For this episode of Secrets for Scaling, we spoke with Larry Kim, CEO of MobileMonkey as well as Founder & CEO of Wordstream, the leading industry provider of search marketing management software and services. Wordstream sees a compound yearly revenue growth rate and has more than doubled revenue every year on average since 2011. They earned $30 million in revenue in 2016 alone!

Larry is a thought leader in online marketing and paid advertising and shared a ton of top-notch advice for companies looking to see better results with their online acquisition efforts. Listen to the entire episode here:

Like this episode? Subscribe to Secrets for Scaling on Soundcloud or iTunes to be notified when the latest episodes are available!

Episode highlights

Make product changes that benefit high LTV customers. Wordstream found that their customers who used the product the most and churned the least were using one particular feature. So they pivoted to build their entire product and company around that feature. Aim for a high lifetime value when identifying and building for your core customers.

When pivoting, communication is important. How you communicate a pivot to your team is crucial for keeping them happy, onboard, and focused. Your team may feel that they just wasted a long time working on something. Frame the change in a way that focuses on lessons learned and the new product ahead, rather than “oops, we made a mistake - back to the drawing board.”

Pay attention to what your users are actually doing in your product. Wordstream’s pivot was successful because they had data to back up their decision. They could see what types of features drove higher engagement rates and what functions their users were using. They could see what users were actually doing in their product and what job they were doing.

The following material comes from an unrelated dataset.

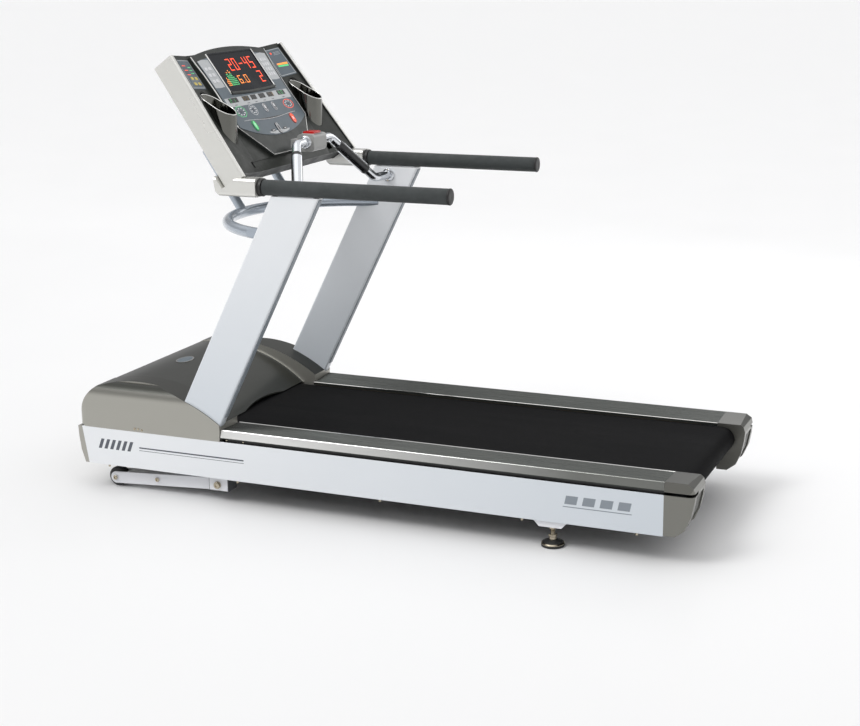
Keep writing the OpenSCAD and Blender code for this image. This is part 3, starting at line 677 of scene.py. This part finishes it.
W = 1.15
bm = new()
for sg in (-1, 1):
    outer = [(24, 2), (24, 88), (136, 97.6), (136, 2)]
    inner = [(26, 4), (26, 86), (134, 95), (134, 4)]
    add_band(bm, outer, inner, WING(sg), W, W + 0.3, 0)
finish_mesh("wing_frames", bm, "strip_light")
bm = new()
wl, wr = WING(-1), WING(1)
for i in range(7):
    add_prism(bm, rect_pts((46 + 6 * i, 62), 2.4, 26, 1, 2), wl, W, W + 0.3, 0 if i % 3 else 1)
    add_prism(bm, rect_pts((46 + 6 * i, 26), 2.4, 24, 1, 2), wl, W, W + 0.3, 2 if i % 2 else 0)
for i in range(2):
    for j in range(2):
        add_prism(bm, rect_pts((97 + 22 * i, 26 + 32 * j), 11, 19, 1.5), wl, W, W + 0.9, 3)
for i in range(3):
    add_prism(bm, rect_pts((104 + 7 * i, 44), 1.2, 60, 0.5, 1), wl, W, W + 0.25, 4)
add_prism(bm, ring_pts((40, 24), 4, 4, 16), wr, W, W + 0.5, 1)
for i in range(3):
    add_prism(bm, rect_pts((38 + 5 * i, 58), 1.2, 40, 0.5, 1), wr, W, W + 0.3, 4)
add_prism(bm, [(84, 20), (90, 20), (94, 84), (86, 84)], wr, W, W + 0.35, 5)
add_prism(bm, [(92, 20), (99, 22), (103, 82), (96, 84)], wr, W, W + 0.35, 2)
# The red, green and orange printed marks glow: painted light
finish_mesh("wing_prints", bm,
            ["ink_dark", "red_glow_led_and_print", "green_glow_led_and_print", "line_yellow", "strip_light", "orange_glow_led_and_print"])

# Ribbed seam between the pale side covers and the dark face
bm = new()
for sg in (-1, 1):
    for i in range(118):
        s = 12 + 4 * i
        y = sg * (374.9 + (s - 8) * 0.0837)
        add_prism(bm, [(s, y - sg * 3.2), (s + 2.9, y - sg * 3.0), (s + 2.9, y + sg * 1.0), (s, y + sg * 0.8)],
                  CON, -6.0, 4.0, 0)
finish_mesh("seam_ribs", bm, "back_dark", smooth=20)
bm = new()
for sg in (-1, 1):
    pts = [(10, sg * 371.2), (484, sg * 410.9), (484, sg * 415.2), (10, sg * 375.4)]
    add_prism(bm, pts, CON, -8, 2.9, 0)
finish_mesh("seam_band", bm, "end_plastic", smooth=20)

# ---------------------------------------------------------------- hand bar, grips and stop switch
BA, BB, BE = Vector((-0.276, 0.306, 1.058)), Vector((-0.368, 0.128, 1.224)), Vector((-0.256, 0.3853, 1.059))


def flip(v):
    return Vector((v.x, -v.y, v.z))


def rounded_path(pts, radius, steps=10):
    """Polyline with its inner corners rounded."""
    out = [pts[0]]
    for a, b, c in zip(pts, pts[1:], pts[2:]):
        u, v = (a - b).normalized(), (c - b).normalized()
        corner = math.acos(max(-1, min(1, u.dot(v))))
        t = min(radius / math.tan(corner / 2), (a - b).length * 0.45, (c - b).length * 0.45)
        p, q = b + u * t, b + v * t
        for i in range(steps + 1):
            k = i / steps
            out.append(p * (1 - k) ** 2 + b * (2 * k * (1 - k)) + q * k ** 2)
    out.append(pts[-1])
    return out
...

Get the right metrics and processes to scale sales and marketing together. Two critical challenges for growth are scaling up marketing infrastructure and sales organization so you have enough people to close the leads you’re generating and enough leads to feed the sales team you have. Create processes and structure early on so you can scale later at the right pace.

Be intentional about the content you’re producing. Larry did a lot of competitive research on thought leaders in Wordstream’s space, just as you would for a company’s competitors. He found many marketing gurus making claims but not backing it up with data. His competitive advantage as a thought leader became using data and his engineering background to run analysis.

Content marketing takes value, consistency, and themes. In addition to quality, Larry focuses on producing a post a day. He also adds value through exploring topics in depth and originating new research.

Content promotion strategy matters. In most cases, the content itself is only half responsible for content’s success. The other half is distribution strategy. Be really, really great in one or two channels rather than mediocre in ten. Influential people with tons of followers are going to have a bigger impact on channels like Twitter. Identify the ones that you’re the strongest in and that your customers use. For Wordstream, this is SEO, organic social and paid social.

Setting goals is a team sport. Wordstream combines top-down and bottom-up goal-setting. Leadership will set a goal such as “we need to grow sales by 50% this year, that means X more content conversions, etc.” Then, employees identify the activities that will help reach it together. They then work together to build a cohesive a plan.

A small amount of effort and strategy can go a long way. Wordstream was using the same strategies that most software companies do, such as a free trial. But they decided to offer something that no one else was. They launched their AdWords Grader, which has a conversion rate of 40% compared to the 2% the free trial was converting. Larry said that the company would not be around if it wasn’t for this free tool that took three months to start.

Th Grader has given them a tool to strike up different and more valuable conversations with potential customers. And it creates a sense of urgency because it gives their customers insight on why they need Wordstream. It also allows the sales team to start the relationship with potential customer with data and how they can help improve their bottom line.

Don’t cast a wide net with paid advertising. The biggest mistake Larry sees companies making in paid ads is casting a wide net. He suggests targeting smaller, more interested groups and optimizing based on results. You can do things like target people who’ve already visited your website or create a lookalike audience based on your customers to target people who may have the same needs and match your buyer demographic.